3D metamaterial broadband microwave absorber covered by structural topology-based pixelated color-changing layer

With rapid advancement in ISR (intelligence, surveillance, and reconnaissance), the demand for multispectral stealth technology has become urgent. In the field of radar stealth, 3D metamaterial absorbers have garnered significant attention due to their ultra-wideband microwave absorption. However, they face the challenge of restricted multispectral-compatible stealth capabilities, elevating the risk of being detected under ISR technology. In this study, we propose a solution by covering the absorber with a structural topology-based pixelated color-changing layer (STPCL), providing environmental camouflage and enhancing absorption intensity.

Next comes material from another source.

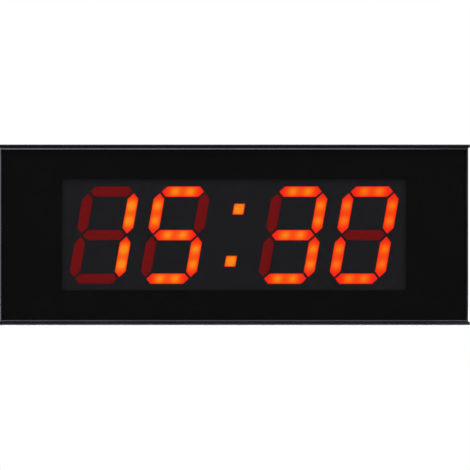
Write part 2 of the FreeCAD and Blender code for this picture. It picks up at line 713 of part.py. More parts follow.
def leds():
    """Two LEDs behind each segment and one behind each colon dot."""
    body = new_body("leds")
    sketch = add_sketch(body, "XZ_Plane", LED_BOARD_FRONT)
    centre = DIGIT_CENTRES["hour_tens"]
    bar = "(digit_height / 2 - bar_stroke / 2)"
    for level in (f"-{bar}", "0", bar):
        for hand in ("-", ""):
            across, up = slanted(f"{hand}bar_led_spacing / 2", level)
            add_square(sketch, f"{centre} + {across}", up, "led_length", "led_width")
    side = "(digit_width - upright_stroke) / 2"
    middle = f"{bar} / 2"
    for hand in ("-", ""):
        for level in (f"-{middle}", middle):
            for step in ("- upright_led_spacing / 2", "+ upright_led_spacing / 2"):
                across, up = slanted(f"{hand}{side}", f"{level} {step}")
                add_square(sketch, f"{centre} + {across}", up, "led_width", "led_length")
    digit = add_pad(body, sketch, "led_thickness")
    repeat(
        body, [digit],
        line_pattern("X_Axis", "digit_pitch", "2"),
        line_pattern("X_Axis", "pair_pitch", "2"),
    )
    dots = add_sketch(body, "XZ_Plane", LED_BOARD_FRONT)
    for hand in ("-", ""):
        add_square(dots, f"{hand}dot_lean + colon_shift", f"{hand}dot_height", "led_length", "led_width")
    add_pad(body, dots, "led_thickness")
    body.setExpression("Placement.Base.z", bound(DISPLAY_MIDDLE))


def support_places():
    """The pillars at the control board's corners."""
    left = f"({CONTROL_LEFT} + control_margin)"
    right = f"({CONTROL_LEFT} + control_length - control_margin)"
    low = f"({CONTROL_LOW} + control_margin)"
    high = f"({CONTROL_HIGH} - control_margin)"
    return [(left, low), (right, low), (right, high), (left, high)]


def add_board_holes(body, front, more=()):
    """Square holes through a board: for the header's pins, the pillars' pegs, and more places."""
    row = add_sketch(body, "XZ_Plane", front)
    add_square(row, FIRST_PIN, HEADER_HEIGHT, "(header_pin + 2 * peg_gap)")
    cut = add_pocket(body, row, "board_thickness")
    repeat(body, [cut], line_pattern("X_Axis", "header_pitch", "header_pins"))
    holes = add_sketch(body, "XZ_Plane", front)
    for across, up in support_places():
        add_square(holes, across, up, "(support_peg + 2 * peg_gap)")
    for across, up in more:
        add_square(holes, across, up, "(reflector_peg + 2 * peg_gap)")
    add_pocket(body, holes, "board_thickness")


def led_board():
    body = new_body("led_board")
    sketch = add_sketch(body, "XZ_Plane", LED_BOARD_BACK)
    face_outline(sketch)
    add_pad(body, sketch, "board_thickness")
    pegs = [(across, f"{up} + {DISPLAY_MIDDLE}") for across, up in reflector_peg_places()]
    add_board_holes(body, LED_BOARD_FRONT, pegs)


def board_supports():
    """Square pillars between the boards, with pegs through both."""
    body = new_body("board_supports")
    pillars = add_sketch(body, "XZ_Plane", CONTROL_FRONT)
    pegs = add_sketch(body, "XZ_Plane", f"{CONTROL_BACK} - peg_overhang")
    for across, up in support_places():
        add_square(pillars, across, up, "support_width")
        add_square(pegs, across, up, "support_peg")
    add_pad(body, pillars, "board_spacing")
    add_pad(body, pegs, "2 * board_thickness + peg_overhang + board_spacing")


# Control board

def control_board():
    body = new_body("control_board")
    sketch = add_sketch(body, "XZ_Plane", CONTROL_BACK)
    add_rectangle(sketch, CONTROL_LEFT, f"{CONTROL_LEFT} + control_length", CONTROL_LOW, CONTROL_HIGH)
    add_pad(body, sketch, "board_thickness")
    add_board_holes(body, CONTROL_FRONT)


def board_link_header():
    """A plastic strip between the boards, with pins through both."""
    body = new_body("board_link_header")
    strip = add_sketch(body, "XZ_Plane", CONTROL_FRONT)
    add_square(strip, "control_centre", HEADER_HEIGHT, "header_pins * header_pitch", "header_width")
    add_pad(body, strip, "board_spacing")
    pin = add_sketch(body, "XZ_Plane", f"{CONTROL_BACK} - peg_overhang")
    add_square(pin, FIRST_PIN, HEADER_HEIGHT, "header_pin")
    one = add_pad(body, pin, "2 * (board_thickness + peg_overhang) + board_spacing")
    repeat(body, [one], line_pattern("X_Axis", "header_pitch", "header_pins"))


def on_control_board(name):
    """A body with its first sketch on the rear face of the control board."""
    body = new_body(name)
    return body, add_sketch(body, "XZ_Plane", CONTROL_BACK)


def control_chips():
    """Two LED drivers and the controller."""
    body, drivers = on_control_board("control_chips")
    for step in ("-1.5", "-0.5"):
        across = f"control_centre + {step} * driver_spacing"
        add_square(drivers, across, CHIP_ROW, "driver_length", "driver_width")
    add_pad(body, drivers, "driver_thickness", reverse=True)
    controller = add_sketch(body, "XZ_Plane", CONTROL_BACK)
    add_square(controller, "control_centre + driver_spacing / 2", CHIP_ROW, "controller_size")
    add_pad(body, controller, "controller_thickness", reverse=True)


def smoothing_capacitor():
    """A can that stands on the board."""
    body, sketch = on_control_board("smoothing_capacitor")
    add_circle(sketch, "socket_centre", CHIP_ROW, "capacitor_radius")
    add_pad(body, sketch, "capacitor_height", reverse=True)


def clock_crystal():
    body, sketch = on_control_board("clock_crystal")
    up = f"({CHIP_ROW} + controller_size / 2 + crystal_width)"
    add_square(sketch, "control_centre + driver_spacing / 2", up, "crystal_length", "crystal_width")
    add_pad(body, sketch, "crystal_height", reverse=True)


def battery_holder():
    """A square block with a round tray and a gap in its lower rim."""
    body, sketch = on_control_board("battery_holder")
    add_square(sketch, CELL_CENTRE, CELL_HEIGHT, "(2 * (cell_radius + fit_gap + holder_wall))")
    add_pad(body, sketch, "cell_thickness + holder_wall", reverse=True)
    rim = f"{CONTROL_BACK} - holder_wall - cell_thickness"
    tray = add_sketch(body, "XZ_Plane", rim)
    add_circle(tray, CELL_CENTRE, CELL_HEIGHT, "cell_radius + fit_gap")
    add_pocket(body, tray, "cell_thickness", reverse=True)
    mouth = add_sketch(body, "XZ_Plane", rim)
    add_rectangle(
        mouth,
        f"{CELL_CENTRE} - holder_mouth / 2", f"{CELL_CENTRE} + holder_mouth / 2",
        f"{CELL_HEIGHT} - cell_radius - 2 * holder_wall", CELL_HEIGHT,
    )
    add_pocket(body, mouth, "cell_thickness", reverse=True)


def backup_battery():
    body = new_body("backup_battery")
    sketch = add_sketch(body, "XZ_Plane", f"{CONTROL_BACK} - holder_wall - cell_thickness")
    add_circle(sketch, CELL_CENTRE, CELL_HEIGHT, "cell_radius")
    add_pad(body, sketch, "cell_thickness")


def dc_jack():
    body = new_body("dc_jack")
    sketch = add_sketch(body, "XY_Plane", SOCKET_MOUTH)
    add_rectangle(
        sketch,
        "socket_centre - socket_width / 2", "socket_centre + socket_width / 2",
        f"-{CONTROL_BACK}", f"-({CONTROL_BACK} - socket_height)",
    )
    add_pad(body, sketch, "socket_length")
    bore = add_sketch(body, "XY_Plane", SOCKET_MOUTH)
    add_circle(bore, "socket_centre", f"-{SOCKET_DEPTH}", "socket_bore_radius")
    add_pocket(body, bore, "socket_bore_depth", reverse=True)
    root = add_sketch(body, "XY_Plane", f"{SOCKET_MOUTH} + socket_bore_depth")
    add_square(root, "socket_centre", f"-{SOCKET_DEPTH}", "socket_root")
    add_pocket(body, root, "socket_root_length", reverse=True)


def dc_jack_pin():
    """The centre pin, with a thin root that goes into the socket's body."""
    body = new_body("dc_jack_pin")
    floor = f"{SOCKET_MOUTH} + socket_bore_depth"
    pin = add_sketch(body, "XY_Plane", floor)
    add_circle(pin, "socket_centre", f"-{SOCKET_DEPTH}", "socket_pin_radius")
    root = add_sketch(body, "XY_Plane", floor)
    add_square(root, "socket_centre", f"-{SOCKET_DEPTH}", "socket_root")
    add_pad(body, pin, "socket_pin_length", reverse=True)
    add_pad(body, root, "socket_root_length")


# Buttons

def switch_bodies():
    body = new_body("switch_bodies")
    housings = add_sketch(body, "XY_Plane", SWITCH_MOUTH)
    holes = add_sketch(body, "XY_Plane", SWITCH_MOUTH)
    for index in (-1, 0, 1):
        across = button_centre(index)
        add_rectangle(
            housings,
            f"{across} - switch_width / 2", f"{across} + switch_width / 2",
            f"-{CONTROL_BACK}", f"-({CONTROL_BACK} - switch_height)",
        )
        add_square(holes, across, f"-{BUTTON_DEPTH}", "(plunger_width + 2 * body_gap)")
    add_pad(body, housings, "switch_length")
    add_pocket(body, holes, "plunger_hole_depth", reverse=True)


def button(name, index):
    """A cap in the underside, kept in by its collar, and the switch plunger that it sits on."""
    cap = new_body(f"{name}_button")
    face = f"({UNDERSIDE} + button_recess)"
    collar = f"({UNDERSIDE} + rail_wall + body_gap)"
    socket = f"({collar} + button_collar_height - plunger_grip)"
    tube = add_sketch(cap, "XY_Plane", face)
    add_circle(tube, "0", "0", "button_radius")
    block = add_sketch(cap, "XY_Plane", collar)
    add_square(block, "0", "0", "(2 * (button_radius + button_collar))")
    grip = add_sketch(cap, "XY_Plane", socket)
    add_square(grip, "0", "0", "plunger_width")
    add_pad(cap, tube, f"{collar} - {face}")
    add_pad(cap, block, "button_collar_height")
    add_pocket(cap, grip, "plunger_grip", reverse=True)

    plunger = new_body(f"{name}_switch_plunger")
    rod = add_sketch(plunger, "XY_Plane", socket)
    add_square(rod, "0", "0", "plunger_width")
    top = f"{SWITCH_MOUTH} + plunger_hole_depth - button_travel - body_gap"
    add_pad(plunger, rod, f"{top} - {socket}")
    for body in (cap, plunger):
        body.setExpression("Placement.Base.x", bound(button_centre(index)))
        body.setExpression("Placement.Base.y", bound(f"-{BUTTON_DEPTH}"))


rail("top_rail", 1)
bottom_rail()
end_plate("left_end_plate", -1)
end_plate("right_end_plate", 1)
end_plate_screws()
rear_cover()
rear_cover_screws()
front_panel()
window_mask()
display_reflector()
diffusers()
leds()
led_board()
board_supports()
control_board()
board_link_header()
control_chips()
smoothing_capacitor()
clock_crystal()
battery_holder()
backup_battery()
dc_jack()
dc_jack_pin()
switch_bodies()
for place, label in enumerate(("set", "down", "up"), start=-1):
    button(label, place)
doc.recompute()

for item in doc.Objects:
    if "Invalid" in item.State or "Error" in item.State:
        raise RuntimeError(f"{item.Name} failed: {item.State}")
os.makedirs("parts", exist_ok=True)
for body in doc.findObjects("PartDesign::Body"):
    if body.Shape.isNull() or not body.Shape.isValid():
        raise RuntimeError(f"{body.Label} has no valid shape")
    body.Shape.exportStep(f"parts/{body.Label}.step")
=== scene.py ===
import math

import bpy
import numpy as np
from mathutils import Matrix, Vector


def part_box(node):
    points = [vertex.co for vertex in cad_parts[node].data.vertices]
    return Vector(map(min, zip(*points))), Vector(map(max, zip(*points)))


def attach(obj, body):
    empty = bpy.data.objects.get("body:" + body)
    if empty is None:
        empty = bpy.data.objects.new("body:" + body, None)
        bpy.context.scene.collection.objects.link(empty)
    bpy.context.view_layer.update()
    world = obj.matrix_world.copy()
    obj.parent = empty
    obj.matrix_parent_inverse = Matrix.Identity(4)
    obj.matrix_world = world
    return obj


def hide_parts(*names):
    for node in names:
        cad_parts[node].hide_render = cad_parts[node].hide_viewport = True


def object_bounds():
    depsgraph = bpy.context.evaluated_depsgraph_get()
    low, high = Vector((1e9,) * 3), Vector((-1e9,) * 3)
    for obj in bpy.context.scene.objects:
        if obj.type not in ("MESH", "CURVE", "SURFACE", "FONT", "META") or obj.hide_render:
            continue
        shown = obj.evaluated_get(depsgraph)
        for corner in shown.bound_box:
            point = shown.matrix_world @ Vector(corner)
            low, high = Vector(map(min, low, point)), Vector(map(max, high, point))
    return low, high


# Digital wall clock: black anodised frame, glossy smoked panel, slanted red digits that read 15:30.
# Metres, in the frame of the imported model: +X to the reader's right, +Z up, the display faces -Y.

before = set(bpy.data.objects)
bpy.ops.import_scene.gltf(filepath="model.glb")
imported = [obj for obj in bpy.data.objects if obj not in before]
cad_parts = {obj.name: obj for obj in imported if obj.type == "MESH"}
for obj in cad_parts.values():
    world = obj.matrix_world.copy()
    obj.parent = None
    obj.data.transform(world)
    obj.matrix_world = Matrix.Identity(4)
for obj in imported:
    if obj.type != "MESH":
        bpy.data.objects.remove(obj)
CAD_BOX = [list(corner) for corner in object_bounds()]
MM = 0.001

# Camera: straight on, with the front of the case filling the width of a square picture. The middle
# of the picture is PICTURE_MIDDLE from the middle of the case, across and up.

FRONT_DISTANCE = 2.5
PICTURE_WIDTH = 0.36012
PICTURE_MIDDLE = (0.00073, -0.00018)

camera = bpy.data.objects.new("camera", bpy.data.cameras.new("camera"))
camera.data.lens = camera.data.sensor_width * FRONT_DISTANCE / PICTURE_WIDTH
camera.location = (PICTURE_MIDDLE[0], CAD_BOX[0][1] - FRONT_DISTANCE, PICTURE_MIDDLE[1])
camera.rotation_euler = (math.pi / 2, 0, 0)
camera.data.clip_end = 50
bpy.context.scene.collection.objects.link(camera)
bpy.context.scene.camera = camera
bpy.context.scene.view_settings.view_transform = "Standard"


# Materials

# A Mix node's sockets where it mixes colours: its inputs A and B and its result.
COLOUR_A, COLOUR_B, MIXED = 6, 7, 2


def linear(code):
    """An sRGB hex colour as the linear colour that a shader takes."""
    values = [int(code[i:i + 2], 16) / 255 for i in (1, 3, 5)]
    return [v / 12.92 if v <= 0.04045 else ((v + 0.055) / 1.055) ** 2.4 for v in values] + [1.0]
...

Multiwall carbon nanotubes/spherical carbonyl iron/silicone rubber composites and thermochromic capsules/polydimethylsiloxane composites are used to fabricate the absorber and the STPCL, respectively. The STPCL not only provides adaptive camouflage in grassland and desert environments but also increases the characteristic dimensions to tune the absorption peaks and incorporates a grading circuit with stepped impedance to enhance impedance matching. As a result, the absorption bandwidth is slightly extended from 3.28-40 to 2.87-40 GHz, while the average reflection loss is improved from −13.55 to −16.83 dB. This approach demonstrates the potential to enhance the functionality and adaptability of metamaterial microwave absorbers in diverse operational environments.